Alabama Secretary of State Won’t Provide a Tally of the Write-in Votes for U.S. Senate

Although news reports have said the Alabama Secretary of State would tally up the write-in votes cast for U.S. Senate on December 12, 2017, now the office says it will not do that. Instead it will let visitors to the Secretary of State’s web page look at the tally each county provided. But there won’t be official statewide totals for any write-in candidate. Anyone who wants to know how many write-ins any particular candidate received will be obliged to add up the figures provided by each county. Hence any total that anyone compiles won’t be “official.”

Furthermore, some of the county reports are in handwriting, and some of these reports are difficult to read.

The official totals for Doug Jones and Roy Moore will be released on Thursday, December 28.


Comments

Alabama Secretary of State Won’t Provide a Tally of the Write-in Votes for U.S. Senate — 13 Comments

  1. Is there any election LAW in the AL regime or is the regime one giant LAWLESS / ad hoc regime — having arbitrary stuff dreamed up by HACKS ???

    See the arbitrary stuff in Bush v. Gore 2000 — FL regime full of HACKS

    — NO legal definition of a legal vote (esp. with the then punch card paper ballots)

    >>> USA 2002 HAVA LAW — written to deal with MORON HACKS in the States.

  2. Regarding the *handwriting* stuff —

    How about a const amdt to abolish STONE AGE regimes ???

    — IE merge them with regimes having at least 1860s typewriters and adding machines.

  3. The statute, which was passed in 2016, is somewhat ambiguous.
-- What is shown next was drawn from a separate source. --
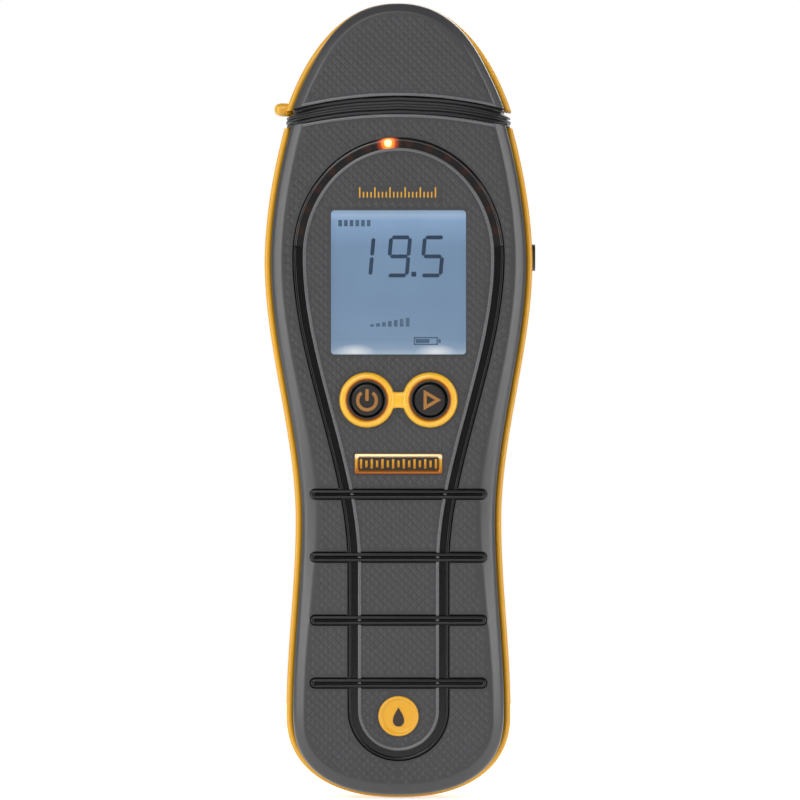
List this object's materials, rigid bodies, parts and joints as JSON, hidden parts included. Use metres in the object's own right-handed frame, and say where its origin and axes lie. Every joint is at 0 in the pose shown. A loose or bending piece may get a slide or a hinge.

In a county election, a tabulation of write-in votes is required only if the number of write-ins is greater than the difference between the top 2 candidates. In addition, an elector may request tabulation – but that must be paid for by the requester. Otherwise only the number of write-ins is canvassed.

    The tabulation of write-ins is done at the time of counting of provisional ballots. In the case of a statewide race, the SOS orders the counties to tabulate the write-in votes, which was done in Alabama. It is somewhat ambiguous whether the SOS needs to tabulate the statewide write-in votes.

    The statute says that write-in votes are only permitted in municipal general elections, but they also say that federal special elections be conducted in the same manner as general elections, unless there is a specified difference.

    I don’t know Richard Winger’s source, or whether the county canvass reports are handwritten. Since the tabulation of write-in votes is a reimbursable expense, the SOS could require printed reports.

    In Madison County, there were 367 individual write-in candidates, including 317 who received one vote, including Roy Moore, Doug Jones, and Doug Moore. There also 139 votes rejected because they did not name a person by first and last name. Some were listed by title, or an honorific. But in Morgan County, these types of votes were not separated out. I don’t think there was any attempt to associate the names with a particular individual, or determine whether they would be qualified. Perhaps Alabama should let individuals claim their write-in votes, in which case they could be officially recorded.

    But the best solution would be to switch to Top 2, and permit a Neither of These Candidates box. If NOTC wins, then the seat would be left vacant, and a new election held.

  4. One more reason to abolish Stone Age regimes

    — that are UN-able to write UN-ambiguous election laws

    — which ALL must be YES or NO at ALL steps in the election process

    — in order to NOT have LAWLESS stuff by tyrant HACKS.

  5. I have always thought that if you allow write-in votes, you count the write-in votes. Period. I don’t care if that means more work, it’s an election, who can complain about more work being put into making sure we have it right? I’m just frankly disgusted with election officials ignore write-in votes, especially in cases like this. It’s not as bad as Indiana having “official write-in” choices and then having 20+ counties not even count them individually, but it’s just an awful way to do elections.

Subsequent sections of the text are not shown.